-------- Rows

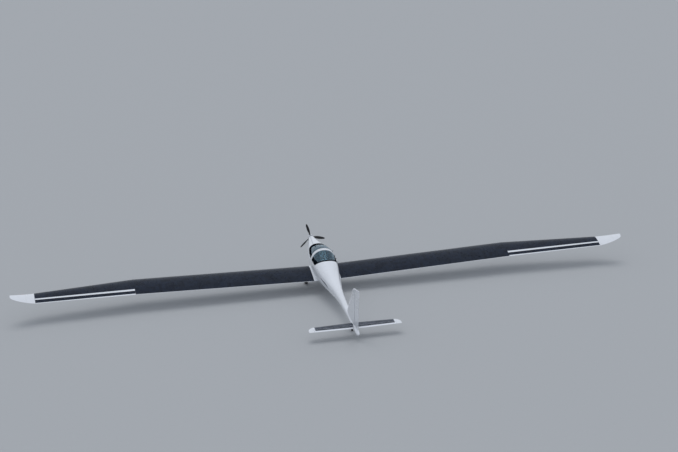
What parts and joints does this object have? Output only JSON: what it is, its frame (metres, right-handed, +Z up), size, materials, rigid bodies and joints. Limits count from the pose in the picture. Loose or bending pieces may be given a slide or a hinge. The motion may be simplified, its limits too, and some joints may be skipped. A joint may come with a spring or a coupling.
{
  "type": "two-seat solar-powered aircraft",
  "caption": "Two-seat solar-powered aircraft with long low wing, upturned tips, nose propeller, side-hinged canopies, low tailplane and tail-wheel gear, parked.",
  "frame": {"origin": "on the ground, in the middle of the bounding box of the parked aircraft", "axes": "+X to port along the span, +Y aft, +Z up; the nose is pitched up as it parks on its tail wheel"},
  "size_m": [24.66, 8.622, 2.0646],
  "materials": {
    "gelcoat_white": "glossy white gel coat over fibre composite",
    "solar_cells": "dark blue-black solar cells under a clear film",
    "canopy_frame": "black painted frame band",
    "canopy_glass": "blue-grey tinted acrylic",
    "black_composite": "satin black carbon composite",
    "interior_grey": "matt grey composite",
    "seat_fabric": "dark grey woven seat cover",
    "metal": "machined aluminium",
    "steel": "plain steel",
    "tyre": "matt tread rubber"
  },
  "bodies": {
    "airframe": {"nose_cowl_upper": "gelcoat_white", "nose_cowl_lower": "gelcoat_white", "cockpit_shell": "gelcoat_white", "rear_bulkhead": "gelcoat_white", "tail_cone": "gelcoat_white", "canopy_hoop": "gelcoat_white", "fin": "gelcoat_white", "tail_wheel_strut": "gelcoat_white", "wing_root_fairing_left": "gelcoat_white", "wing_root_fairing_right": "gelcoat_white", "wing_tip_left": "gelcoat_white", "wing_tip_right": "gelcoat_white", "main_gear_leg_left": "gelcoat_white", "main_gear_leg_right": "gelcoat_white", "wing_inner_left": "solar_cells", "wing_inner_right": "solar_cells", "wing_outer_left": "solar_cells", "wing_outer_right": "solar_cells", "stabilizer_left": "solar_cells", "stabilizer_right": "solar_cells", "instrument_panel_front": "black_composite", "instrument_panel_rear": "black_composite", "control_stick_front": "black_composite", "control_stick_rear": "black_composite", "cockpit_floor": "interior_grey", "seat_front": "seat_fabric", "seat_rear": "seat_fabric", "motor_block": "metal", "motor_mount": "metal", "firewall": "metal", "battery_block": "metal", "main_axle_left": "steel", "main_axle_right": "steel"},
    "propeller": {"spinner": "gelcoat_white", "propeller_hub": "metal", "propeller_blade_1": "black_composite", "propeller_blade_2": "black_composite", "propeller_blade_3": "black_composite"},
    "canopy_front": {"canopy_front_frame": "canopy_frame", "canopy_front_glass": "canopy_glass"},
    "canopy_rear": {"canopy_rear_frame": "canopy_frame", "canopy_rear_glass": "canopy_glass"},
    "aileron_left": {"aileron_left": "solar_cells"},
    "aileron_right": {"aileron_right": "solar_cells"},
    "elevator": {"elevator": "gelcoat_white"},
    "rudder": {"rudder": "gelcoat_white"},
    "main_wheel_left": {"main_rim_left": "metal", "main_tyre_left": "tyre"},
    "main_wheel_right": {"main_rim_right": "metal", "main_tyre_right": "tyre"},
    "tail_fork": {"tail_wheel_fork": "metal", "tail_wheel_axle": "steel"},
    "tail_wheel": {"tail_wheel_rim": "metal", "tail_wheel_tyre": "tyre"}
  },
  "joints": [
    {"name": "propeller_spin", "type": "hinge", "parent": "airframe", "child": "propeller", "pos_m": [0, -4.1722, 1.24415], "axis": [0, 0.9917, -0.1287], "continuous": true},
    {"name": "canopy_front_open", "type": "hinge", "parent": "airframe", "child": "canopy_front", "pos_m": [-0.512, -2.17095, 1.20215], "axis": [0, -0.9917, 0.1287], "range_deg": [0, 80]},
    {"name": "canopy_rear_open", "type": "hinge", "parent": "airframe", "child": "canopy_rear", "pos_m": [-0.512, -1.57594, 1.1249], "axis": [0, -0.9917, 0.1287], "range_deg": [0, 80]},
    {"name": "aileron_left_hinge", "type": "hinge", "parent": "airframe", "child": "aileron_left", "pos_m": [7.564, -1.44327, 0.7966], "axis": [0.9991, 0.0375, 0.0212], "range_deg": [-20, 20]},
    {"name": "aileron_right_hinge", "type": "hinge", "parent": "airframe", "child": "aileron_right", "pos_m": [-7.564, -1.44327, 0.7966], "axis": [0.9991, -0.0375, -0.0212], "range_deg": [-20, 20]},
    {"name": "elevator_hinge", "type": "hinge", "parent": "airframe", "child": "elevator", "pos_m": [0, 3.52083, 0.42085], "axis": [1, 0, 0], "range_deg": [-25, 25]},
    {"name": "rudder_hinge", "type": "hinge", "parent": "airframe", "child": "rudder", "pos_m": [0, 3.58258, 0.46931], "axis": [0, 0.1287, 0.9917], "range_deg": [-30, 30]},
    {"name": "main_wheel_left_spin", "type": "hinge", "parent": "airframe", "child": "main_wheel_left", "pos_m": [0.65, -2.20483, 0.18], "axis": [1, 0, 0], "continuous": true},
    {"name": "main_wheel_right_spin", "type": "hinge", "parent": "airframe", "child": "main_wheel_right", "pos_m": [-0.65, -2.20483, 0.18], "axis": [1, 0, 0], "continuous": true},
    {"name": "tail_wheel_steer", "type": "hinge", "parent": "airframe", "child": "tail_fork", "pos_m": [0, 2.97999, 0.25511], "axis": [0, 0.1287, 0.9917], "range_deg": [-35, 35]},
    {"name": "tail_wheel_spin", "type": "hinge", "parent": "tail_fork", "child": "tail_wheel", "pos_m": [0, 3.00898, 0.09], "axis": [1, 0, 0], "continuous": true}
  ],
  "couplings": [
    {"joint": "aileron_right_hinge", "follows": "aileron_left_hinge", "ratio": -1}
  ]
}
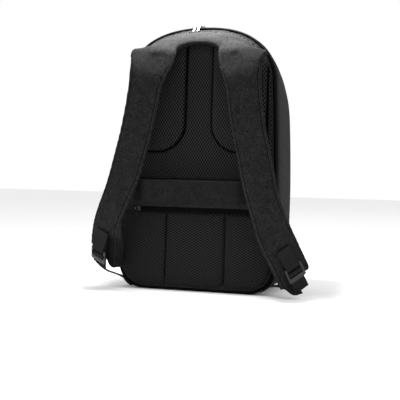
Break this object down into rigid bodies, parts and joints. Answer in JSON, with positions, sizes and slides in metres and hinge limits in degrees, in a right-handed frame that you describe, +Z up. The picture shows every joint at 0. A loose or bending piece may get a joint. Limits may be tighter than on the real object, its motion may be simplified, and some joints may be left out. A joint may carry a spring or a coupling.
{
  "type": "anti theft backpack",
  "caption": "Slim charcoal rucksack with a padded mesh back, shoulder straps with webbing locks, a hidden rear opening and a trolley strap.",
  "frame": {"origin": "middle of the flat base, on the surface the rucksack stands on", "axes": "+Z up along the back, -Y towards the wearer's back (the strap side), +Y towards the smooth front"},
  "size_m": [0.3731, 0.2088, 0.4474],
  "materials": {
    "cloth": "matte charcoal polyester cloth",
    "strap_cloth": "matte charcoal polyester cloth, slightly lighter",
    "mesh": "black spacer mesh with open cells",
    "trim": "black tape, piping and zip teeth",
    "webbing": "woven dark webbing",
    "plastic": "satin moulded plastic",
    "metal": "dark polished zip metal"
  },
  "bodies": {
    "root": {"front_shell": "cloth", "zip_band": "trim", "rim_piping": "trim", "zip_chain": "trim", "zip_slider_left": "metal", "zip_slider_right": "metal", "zip_pull_left": "metal", "zip_pull_right": "metal", "back_panel": "cloth", "upper_mesh": "mesh", "shoulder_pad_left": "mesh", "shoulder_pad_right": "mesh", "pocket_band": "cloth", "pocket_zip": "trim", "pocket_slider": "metal", "pocket_puller": "webbing", "lumbar_pad": "mesh", "lumbar_wing_left": "mesh", "lumbar_wing_right": "mesh", "yoke": "strap_cloth", "shoulder_strap_left": "strap_cloth", "shoulder_strap_right": "strap_cloth", "strap_patch_left": "webbing", "strap_patch_right": "webbing", "ladder_lock_left": "plastic", "ladder_lock_right": "plastic", "lower_webbing_left": "webbing", "lower_webbing_right": "webbing", "trolley_strap": "strap_cloth"}
  },
  "joints": []
}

----------------

From the entries above, return each line with the word "joints" in it.

What parts and joints does this object have? Output only JSON: what it is, its frame (metres, right-handed, +Z up), size, materials, rigid bodies and joints. Limits count from the pose in the picture. Loose or bending pieces may be given a slide or a hinge. The motion may be simplified, its limits too, and some joints may be skipped. A joint may come with a spring or a coupling.
  "joints": [
Break this object down into rigid bodies, parts and joints. Answer in JSON, with positions, sizes and slides in metres and hinge limits in degrees, in a right-handed frame that you describe, +Z up. The picture shows every joint at 0. A loose or bending piece may get a joint. Limits may be tighter than on the real object, its motion may be simplified, and some joints may be left out. A joint may carry a spring or a coupling.
  "joints": []